With the CLA now almost old enough to buy itself a beer south of the border, the Ontario Legislature recently passed the Open for Business Act, 2010, which includes several changes to the CLA. One of these changes is already in effect and the other three are expected to come into effect in the near future.

While, in the grand scheme of the construction industry the amendments are far from game changers, they will have a real impact on projects where there is equipment being supplied and installed and on condominium developments.

Definition of "improvement"

In 2007, the Court of Appeal upheld a trial judge's ruling that the transporter and installer of a 100,000 square-foot, 500,000 ton automotive assembly line (built off-site, disassembled, transported, reassembled on-site, and fastened to the building with 2,000 to 3,000 bolts) did not have lien rights, because the installation of the assembly line did not fall within the definition of an "improvement"! The Court of Appeal refused to interfere with the trial judge's finding that the assembly line was "portable". I'm not kidding, either. Really, "portable" – that's what the judge decided.1

The construction industry (and more than a lawyer or two) was shocked by the Court's interpretation and so too, it seems, did the Ontario Legislature disapprove because the definition of "improvement" at section 1 of the CLA has (albeit three years later) been amended and now expressly includes the installation of industrial, mechanical, electrical or other equipment on the land where the equipment is essential to the normal or intended use of the land.

It will be very interesting (for construction law nerds like myself, anyway) to see how far the courts will go in extending lien rights to installed equipment.

This amendment came into force in October, 2010.

Condominiums

Under this amendment (new section 33.1 of the CLA), condominium developers will be required to publish notice of their intention to register the condominium declaration in accordance with the Condominium Act in a construction trade newspaper (the Daily Commercial News) five to fifteen days prior to registration.

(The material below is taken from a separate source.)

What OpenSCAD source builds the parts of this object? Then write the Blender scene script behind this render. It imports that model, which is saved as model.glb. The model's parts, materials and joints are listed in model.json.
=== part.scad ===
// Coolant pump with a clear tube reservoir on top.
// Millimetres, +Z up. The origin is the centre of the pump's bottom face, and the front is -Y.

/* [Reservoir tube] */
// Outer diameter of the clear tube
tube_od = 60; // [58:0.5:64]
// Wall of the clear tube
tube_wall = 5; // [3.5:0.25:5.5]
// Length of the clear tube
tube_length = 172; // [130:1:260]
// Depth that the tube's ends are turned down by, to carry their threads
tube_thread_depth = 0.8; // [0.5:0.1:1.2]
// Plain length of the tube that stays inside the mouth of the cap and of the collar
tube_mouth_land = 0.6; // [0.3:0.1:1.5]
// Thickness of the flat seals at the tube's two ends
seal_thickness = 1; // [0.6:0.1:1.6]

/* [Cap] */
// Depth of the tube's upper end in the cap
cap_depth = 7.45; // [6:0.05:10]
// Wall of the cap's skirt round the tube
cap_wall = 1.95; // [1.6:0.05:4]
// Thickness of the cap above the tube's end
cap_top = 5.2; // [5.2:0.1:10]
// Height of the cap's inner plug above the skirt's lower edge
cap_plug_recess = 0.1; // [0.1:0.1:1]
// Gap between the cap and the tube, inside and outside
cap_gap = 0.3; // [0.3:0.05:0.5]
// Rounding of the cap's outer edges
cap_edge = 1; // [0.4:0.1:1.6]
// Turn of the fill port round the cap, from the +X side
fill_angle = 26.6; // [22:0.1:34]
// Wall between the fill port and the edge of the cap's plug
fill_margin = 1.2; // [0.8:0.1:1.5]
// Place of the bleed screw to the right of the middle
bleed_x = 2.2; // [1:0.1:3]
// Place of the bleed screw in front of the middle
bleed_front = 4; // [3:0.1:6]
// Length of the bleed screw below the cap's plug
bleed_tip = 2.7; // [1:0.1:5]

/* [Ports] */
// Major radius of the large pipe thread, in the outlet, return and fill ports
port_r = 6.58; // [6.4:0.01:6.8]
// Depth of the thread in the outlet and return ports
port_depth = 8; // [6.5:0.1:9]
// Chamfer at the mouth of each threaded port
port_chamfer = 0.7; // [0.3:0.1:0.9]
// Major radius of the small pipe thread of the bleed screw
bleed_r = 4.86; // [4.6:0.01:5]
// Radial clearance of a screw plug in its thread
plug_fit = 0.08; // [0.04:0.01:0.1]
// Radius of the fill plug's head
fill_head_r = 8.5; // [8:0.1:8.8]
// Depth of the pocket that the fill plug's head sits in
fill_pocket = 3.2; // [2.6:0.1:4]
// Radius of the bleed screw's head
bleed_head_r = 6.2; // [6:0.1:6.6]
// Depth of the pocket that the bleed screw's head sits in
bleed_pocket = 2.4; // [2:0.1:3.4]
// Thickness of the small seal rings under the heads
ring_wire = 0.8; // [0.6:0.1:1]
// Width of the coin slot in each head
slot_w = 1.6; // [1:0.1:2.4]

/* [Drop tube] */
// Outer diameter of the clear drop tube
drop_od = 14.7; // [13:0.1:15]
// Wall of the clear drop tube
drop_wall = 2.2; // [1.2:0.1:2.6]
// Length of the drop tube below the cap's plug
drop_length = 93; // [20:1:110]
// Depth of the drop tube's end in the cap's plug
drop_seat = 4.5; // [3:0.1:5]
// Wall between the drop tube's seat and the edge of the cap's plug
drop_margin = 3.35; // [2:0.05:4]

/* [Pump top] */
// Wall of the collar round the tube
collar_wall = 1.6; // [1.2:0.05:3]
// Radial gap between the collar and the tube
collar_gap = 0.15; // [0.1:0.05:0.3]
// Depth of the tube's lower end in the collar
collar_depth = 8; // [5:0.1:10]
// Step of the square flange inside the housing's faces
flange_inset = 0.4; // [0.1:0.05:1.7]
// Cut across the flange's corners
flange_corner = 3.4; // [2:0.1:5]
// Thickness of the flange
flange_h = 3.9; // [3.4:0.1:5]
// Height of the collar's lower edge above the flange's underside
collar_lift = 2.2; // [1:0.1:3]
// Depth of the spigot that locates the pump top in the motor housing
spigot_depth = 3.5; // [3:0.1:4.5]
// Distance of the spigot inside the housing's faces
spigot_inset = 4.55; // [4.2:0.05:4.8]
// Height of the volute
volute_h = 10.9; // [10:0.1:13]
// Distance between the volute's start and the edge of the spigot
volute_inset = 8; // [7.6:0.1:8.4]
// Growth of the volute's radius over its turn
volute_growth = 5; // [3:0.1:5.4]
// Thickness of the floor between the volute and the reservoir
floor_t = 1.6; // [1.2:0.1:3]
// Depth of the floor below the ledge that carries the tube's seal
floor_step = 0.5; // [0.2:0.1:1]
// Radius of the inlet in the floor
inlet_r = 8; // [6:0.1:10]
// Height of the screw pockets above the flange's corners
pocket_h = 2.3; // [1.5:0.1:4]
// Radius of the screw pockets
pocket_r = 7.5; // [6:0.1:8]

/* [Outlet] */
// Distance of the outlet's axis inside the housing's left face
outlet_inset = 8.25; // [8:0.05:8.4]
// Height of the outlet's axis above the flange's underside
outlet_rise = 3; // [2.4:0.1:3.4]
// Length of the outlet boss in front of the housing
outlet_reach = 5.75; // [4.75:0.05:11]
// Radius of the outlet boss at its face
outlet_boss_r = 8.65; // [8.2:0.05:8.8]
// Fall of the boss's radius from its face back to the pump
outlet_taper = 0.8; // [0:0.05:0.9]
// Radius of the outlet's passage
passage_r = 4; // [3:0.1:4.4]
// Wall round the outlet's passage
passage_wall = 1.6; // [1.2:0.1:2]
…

This amendment will provide unpaid persons having liens notice of the pending registration of the condominium declaration so that they can preserve their lien rights before the lands and premises are legally divided into separate condominium units and title is transferred to homebuyers.

Prior to the registration of the declaration, the condominium improvement can be liened in the normal manner, even if the work of the person having a lien is to parts of the project which, after registration of the declaration, will be common elements. This amendment will provide an opportunity to avoid the much more expensive and time consuming requirement of liening the common elements of a condominium after the declaration has been registered.

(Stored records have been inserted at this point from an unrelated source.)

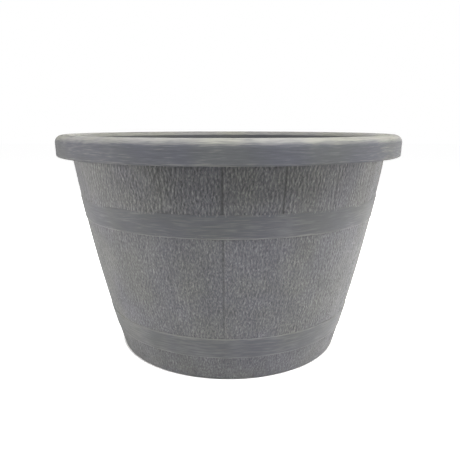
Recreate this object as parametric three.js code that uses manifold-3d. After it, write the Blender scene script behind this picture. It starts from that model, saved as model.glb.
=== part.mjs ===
/**
 * Barrel planter: one resin moulding shaped like the lower half of a cask, with rubber drain plugs.
 *
 * Units are millimetres and +Z is up. The origin is the centre of the foot on the ground, and Z is
 * the axis of the barrel. Angles around the planter count from the front, -Y, towards +X.
 */
import * as THREE from 'three';
import { mergeVertices } from 'three/addons/utils/BufferGeometryUtils.js';
import Module from 'manifold-3d';

const wasm = await Module();
wasm.setup();

// ---------------------------------------------------------------- driving dimensions

// The body, a tapered wall that bows out like staves.
const overallHeight = 246;
const footDiameter = 261.5;      // outside of the wall at the ground
const neckDiameter = 355.9;      // outside of the wall level with the rim's lower edge
const staveBow = 3.9;            // how far the wall swells out of a straight taper at half its height
const wallThickness = 3.2;

// The rim, rolled outwards and turned down, open underneath.
const rimDiameter = 390;
const rimDepth = 22.5;           // from the crest to the lower edge
const rimThickness = 2.8;
const rimOuterRound = 8;
const rimInnerRound = 6;
const rimEdgeRound = 2.4;        // outer round of the lower edge
const rimLean = 0.4;             // how far the face leans in towards its lower edge

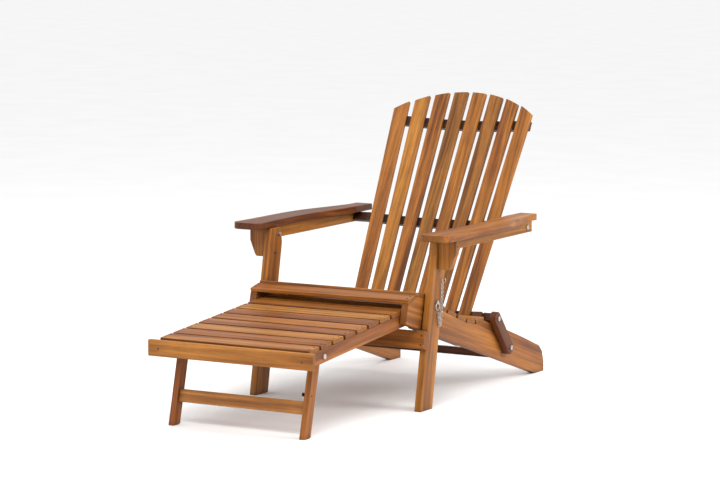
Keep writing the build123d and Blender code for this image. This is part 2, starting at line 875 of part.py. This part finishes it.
stretch_along = [(ottoman_pivot[1] - z) / cos(tilt) for z in stretch_z]
with BuildPart() as stretcher:
    with BuildSketch(side_plane(-ottoman_leg_x)):
        Polygon(
            on_leg(stretch_along[0], -half_leg + stretch_set),
            on_leg(stretch_along[1], -half_leg + stretch_set),
            on_leg(stretch_along[1], -half_leg + stretch_set + rail_t),
            on_leg(stretch_along[0], -half_leg + stretch_set + rail_t),
            align=None,
        )
    extrude(amount=2 * ottoman_leg_x)
    fillet(stretcher.edges().filter_by(Axis.X), radius=edge_r)
save(stretcher, "ottoman_stretcher")

with BuildPart() as ottoman_bolts:
    for side, _ in SIDES:
        head_x = ottoman_rail_x + ottoman_rail_t + 0.1
        bolt(side, ottoman_pivot, head_x, ottoman_leg_x - 5.0, nut_from=ottoman_leg_x - 0.3)
save(ottoman_bolts, "ottoman_pivot_bolts")

wing_span = 11.0
wing_l = rail_t + 8.0
wing_bolt_end = ottoman_leg_x + rail_t - 4.0
with BuildPart() as wing_nut:
    with Locations(Location(world(wing_side * (wing_bolt_end - wing_l / 2), wing_at), (0, 90, 0))):
        Cylinder(wing_bolt_r, wing_l)
    with Locations(Location(world(wing_side * (ottoman_leg_x - 2.8), wing_at), (0, 90, 0))):
        Cylinder(5.5, 5.0)
    for turn in (1, -1):
        wing = (wing_at[0] + turn * 8.0, wing_at[1] + 4.0)
        with Locations(Location(world(wing_side * (ottoman_leg_x - 4.5), wing), (turn * 20, 0, 0))):
            Box(2.4, wing_span, 9.0)
save(wing_nut, "wing_nut")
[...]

This amendment is not yet in effect.

Affidavit of Verification

Prior to these amendments (to sections 34 and 40(1) of the CLA), a claim for lien had to be verified by an Affidavit of Verification which was typically sworn by the lien claimant. In an effort to keep pace (or at least not fall out of sight) with the new(ish) electronic registration system for land titles documents, verifying a claim for lien by Affidavit will no longer be required.

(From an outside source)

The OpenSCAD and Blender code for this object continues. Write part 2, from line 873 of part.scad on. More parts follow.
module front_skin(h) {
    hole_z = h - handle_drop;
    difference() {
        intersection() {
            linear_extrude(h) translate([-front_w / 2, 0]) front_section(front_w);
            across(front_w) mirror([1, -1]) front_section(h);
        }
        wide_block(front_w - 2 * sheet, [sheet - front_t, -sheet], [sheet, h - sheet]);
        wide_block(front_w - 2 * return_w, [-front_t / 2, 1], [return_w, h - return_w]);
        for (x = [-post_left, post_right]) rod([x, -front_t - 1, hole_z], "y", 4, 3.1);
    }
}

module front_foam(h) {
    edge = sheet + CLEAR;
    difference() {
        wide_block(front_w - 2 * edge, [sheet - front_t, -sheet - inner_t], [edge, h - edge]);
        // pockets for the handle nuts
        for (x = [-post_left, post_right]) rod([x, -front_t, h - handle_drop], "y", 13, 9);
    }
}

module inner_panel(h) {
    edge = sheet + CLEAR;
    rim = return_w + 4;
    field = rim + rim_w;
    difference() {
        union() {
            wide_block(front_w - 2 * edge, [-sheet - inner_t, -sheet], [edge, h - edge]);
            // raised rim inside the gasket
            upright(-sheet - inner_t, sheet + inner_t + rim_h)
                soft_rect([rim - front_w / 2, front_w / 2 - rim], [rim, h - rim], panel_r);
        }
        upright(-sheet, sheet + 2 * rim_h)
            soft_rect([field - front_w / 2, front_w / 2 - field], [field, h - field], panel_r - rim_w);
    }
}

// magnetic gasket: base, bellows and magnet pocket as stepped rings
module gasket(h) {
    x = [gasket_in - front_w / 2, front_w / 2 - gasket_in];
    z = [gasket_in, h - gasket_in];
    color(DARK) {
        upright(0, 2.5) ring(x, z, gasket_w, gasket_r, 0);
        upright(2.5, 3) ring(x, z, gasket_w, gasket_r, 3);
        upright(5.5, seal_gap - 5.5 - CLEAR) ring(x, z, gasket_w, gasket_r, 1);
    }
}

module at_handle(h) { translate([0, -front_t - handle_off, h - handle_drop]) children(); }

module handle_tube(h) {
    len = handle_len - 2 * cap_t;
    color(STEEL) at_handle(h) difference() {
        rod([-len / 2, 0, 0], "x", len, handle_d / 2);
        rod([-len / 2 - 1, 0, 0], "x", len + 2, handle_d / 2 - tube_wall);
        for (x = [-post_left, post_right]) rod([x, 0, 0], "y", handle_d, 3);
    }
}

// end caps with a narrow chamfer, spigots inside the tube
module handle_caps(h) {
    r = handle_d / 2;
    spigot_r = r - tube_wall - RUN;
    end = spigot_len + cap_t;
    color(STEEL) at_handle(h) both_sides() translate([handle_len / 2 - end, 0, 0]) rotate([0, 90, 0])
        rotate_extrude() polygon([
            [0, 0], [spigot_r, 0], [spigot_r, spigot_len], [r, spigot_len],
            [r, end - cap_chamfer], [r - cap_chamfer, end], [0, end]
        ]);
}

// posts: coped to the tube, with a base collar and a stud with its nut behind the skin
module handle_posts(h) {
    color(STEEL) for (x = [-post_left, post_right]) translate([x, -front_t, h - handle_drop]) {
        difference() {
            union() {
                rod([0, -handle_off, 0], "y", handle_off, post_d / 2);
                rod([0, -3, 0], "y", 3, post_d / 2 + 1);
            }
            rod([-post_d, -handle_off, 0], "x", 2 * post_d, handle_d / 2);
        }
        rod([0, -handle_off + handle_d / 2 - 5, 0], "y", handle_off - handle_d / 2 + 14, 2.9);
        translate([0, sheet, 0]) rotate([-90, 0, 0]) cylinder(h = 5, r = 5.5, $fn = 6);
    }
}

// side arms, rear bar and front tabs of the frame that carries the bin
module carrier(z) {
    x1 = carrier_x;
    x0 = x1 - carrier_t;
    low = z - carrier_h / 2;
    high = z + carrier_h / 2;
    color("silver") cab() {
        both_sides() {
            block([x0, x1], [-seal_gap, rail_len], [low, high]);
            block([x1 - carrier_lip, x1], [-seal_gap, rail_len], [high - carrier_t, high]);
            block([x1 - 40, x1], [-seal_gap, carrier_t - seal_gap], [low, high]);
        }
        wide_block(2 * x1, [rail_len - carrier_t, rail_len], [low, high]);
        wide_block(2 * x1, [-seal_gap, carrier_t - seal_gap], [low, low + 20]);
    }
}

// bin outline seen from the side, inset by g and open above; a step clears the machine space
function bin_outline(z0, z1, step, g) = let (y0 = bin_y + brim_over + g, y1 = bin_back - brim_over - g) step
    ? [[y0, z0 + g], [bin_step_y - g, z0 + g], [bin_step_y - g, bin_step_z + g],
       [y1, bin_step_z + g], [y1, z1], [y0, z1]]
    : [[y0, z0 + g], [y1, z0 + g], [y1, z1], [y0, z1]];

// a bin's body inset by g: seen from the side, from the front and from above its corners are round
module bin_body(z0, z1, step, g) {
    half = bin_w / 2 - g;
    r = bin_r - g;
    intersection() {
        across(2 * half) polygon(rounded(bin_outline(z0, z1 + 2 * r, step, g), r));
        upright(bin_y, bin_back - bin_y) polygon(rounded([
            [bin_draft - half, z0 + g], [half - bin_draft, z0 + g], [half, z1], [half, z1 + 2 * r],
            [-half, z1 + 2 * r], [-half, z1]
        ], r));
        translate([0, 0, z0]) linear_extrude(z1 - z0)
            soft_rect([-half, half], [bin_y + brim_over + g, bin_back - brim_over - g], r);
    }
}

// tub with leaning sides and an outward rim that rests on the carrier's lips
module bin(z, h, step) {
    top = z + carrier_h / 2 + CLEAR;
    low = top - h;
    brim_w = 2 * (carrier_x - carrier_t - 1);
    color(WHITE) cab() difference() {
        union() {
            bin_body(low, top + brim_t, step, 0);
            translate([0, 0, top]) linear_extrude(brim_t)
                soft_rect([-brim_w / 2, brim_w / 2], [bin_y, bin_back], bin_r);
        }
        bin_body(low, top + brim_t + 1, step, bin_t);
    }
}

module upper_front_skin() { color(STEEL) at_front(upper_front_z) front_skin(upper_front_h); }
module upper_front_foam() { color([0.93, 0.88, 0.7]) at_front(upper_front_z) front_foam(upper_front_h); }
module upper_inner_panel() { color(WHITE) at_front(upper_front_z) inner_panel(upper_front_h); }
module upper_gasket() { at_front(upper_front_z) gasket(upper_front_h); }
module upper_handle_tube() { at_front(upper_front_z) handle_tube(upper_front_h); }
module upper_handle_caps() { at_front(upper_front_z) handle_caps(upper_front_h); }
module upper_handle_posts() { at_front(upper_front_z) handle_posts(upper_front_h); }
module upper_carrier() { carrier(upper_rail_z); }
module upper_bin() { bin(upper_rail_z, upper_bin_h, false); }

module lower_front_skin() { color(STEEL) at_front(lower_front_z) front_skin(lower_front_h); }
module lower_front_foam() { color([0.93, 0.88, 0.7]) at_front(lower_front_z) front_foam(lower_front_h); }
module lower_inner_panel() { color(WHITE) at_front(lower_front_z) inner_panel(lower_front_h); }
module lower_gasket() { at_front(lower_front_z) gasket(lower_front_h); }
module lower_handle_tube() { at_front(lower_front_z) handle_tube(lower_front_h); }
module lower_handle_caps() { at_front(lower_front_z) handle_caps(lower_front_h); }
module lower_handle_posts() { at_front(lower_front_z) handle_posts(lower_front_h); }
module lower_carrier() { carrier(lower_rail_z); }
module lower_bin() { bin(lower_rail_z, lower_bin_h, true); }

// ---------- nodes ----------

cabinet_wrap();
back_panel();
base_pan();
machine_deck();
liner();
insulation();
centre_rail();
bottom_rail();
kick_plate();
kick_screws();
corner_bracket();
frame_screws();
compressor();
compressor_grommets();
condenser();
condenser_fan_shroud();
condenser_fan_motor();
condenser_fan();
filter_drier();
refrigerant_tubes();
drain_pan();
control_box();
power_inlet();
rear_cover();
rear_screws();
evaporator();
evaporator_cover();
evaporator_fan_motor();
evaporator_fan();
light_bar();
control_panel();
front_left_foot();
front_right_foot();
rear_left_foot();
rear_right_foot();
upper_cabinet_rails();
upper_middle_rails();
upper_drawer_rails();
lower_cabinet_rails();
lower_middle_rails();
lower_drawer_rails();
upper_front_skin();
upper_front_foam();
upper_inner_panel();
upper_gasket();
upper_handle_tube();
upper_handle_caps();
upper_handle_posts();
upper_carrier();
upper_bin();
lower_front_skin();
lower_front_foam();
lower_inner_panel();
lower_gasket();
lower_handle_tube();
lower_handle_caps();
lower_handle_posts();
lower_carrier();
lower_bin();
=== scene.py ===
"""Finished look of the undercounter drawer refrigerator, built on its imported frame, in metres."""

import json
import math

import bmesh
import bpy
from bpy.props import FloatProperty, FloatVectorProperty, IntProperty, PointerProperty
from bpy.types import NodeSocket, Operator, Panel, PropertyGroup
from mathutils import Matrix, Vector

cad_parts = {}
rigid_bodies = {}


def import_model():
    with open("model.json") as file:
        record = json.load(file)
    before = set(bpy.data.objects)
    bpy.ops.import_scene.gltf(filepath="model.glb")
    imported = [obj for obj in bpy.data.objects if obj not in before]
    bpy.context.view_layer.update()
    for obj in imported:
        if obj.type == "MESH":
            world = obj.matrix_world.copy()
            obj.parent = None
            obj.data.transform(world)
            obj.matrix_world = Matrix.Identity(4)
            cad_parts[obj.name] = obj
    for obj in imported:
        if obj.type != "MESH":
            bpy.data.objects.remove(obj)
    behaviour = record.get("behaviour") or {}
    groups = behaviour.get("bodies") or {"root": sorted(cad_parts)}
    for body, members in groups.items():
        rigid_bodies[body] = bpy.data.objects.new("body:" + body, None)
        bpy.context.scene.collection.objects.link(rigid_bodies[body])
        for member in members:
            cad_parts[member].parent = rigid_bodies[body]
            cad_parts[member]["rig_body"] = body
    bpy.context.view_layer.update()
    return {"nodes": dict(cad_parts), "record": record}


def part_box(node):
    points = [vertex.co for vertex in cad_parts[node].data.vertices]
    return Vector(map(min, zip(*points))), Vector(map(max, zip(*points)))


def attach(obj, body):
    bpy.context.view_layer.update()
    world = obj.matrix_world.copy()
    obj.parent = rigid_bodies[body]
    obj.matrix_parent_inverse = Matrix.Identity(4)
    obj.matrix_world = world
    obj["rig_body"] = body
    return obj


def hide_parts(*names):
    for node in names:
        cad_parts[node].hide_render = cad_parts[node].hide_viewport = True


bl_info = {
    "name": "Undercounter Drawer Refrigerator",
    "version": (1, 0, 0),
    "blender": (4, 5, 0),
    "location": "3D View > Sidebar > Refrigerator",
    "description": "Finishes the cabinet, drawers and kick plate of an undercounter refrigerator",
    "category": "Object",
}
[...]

Also, instead of cross-examining the deponent of the Affidavit of Verification, the lien claimant, the agent or assignee of the lien claimant, or a trustee of the workers' trust fund (as the case may be) will be subject to cross examination.

These amendments are not yet in effect.

Sheltered Liens

Under these amendments (to sections 44(9) and 47(2) of the CLA), a lien claimant whose lien is sheltered under a certificate of action that has been vacated from title by Court Order will still be able to proceed with an action to enforce its sheltered lien as if the Order to vacate had not been made.

These amendments were introduced to facilitate the vacating of liens by Court Order while, at the same time, protecting the rights of sheltered lien claimants.

These amendments are not yet in effect.

Footnotes

1. See Kennedy Electric Limited v. Dana Canada Corporation, 2007 ONCA 664 (CanLII) and Kennedy Electric Ltd. v. Rumble Automation Inc., 2004 CanLII 47787 (ON S.C.)

The content of this article is intended to provide a general guide to the subject matter. Specialist advice should be sought about your specific circumstances.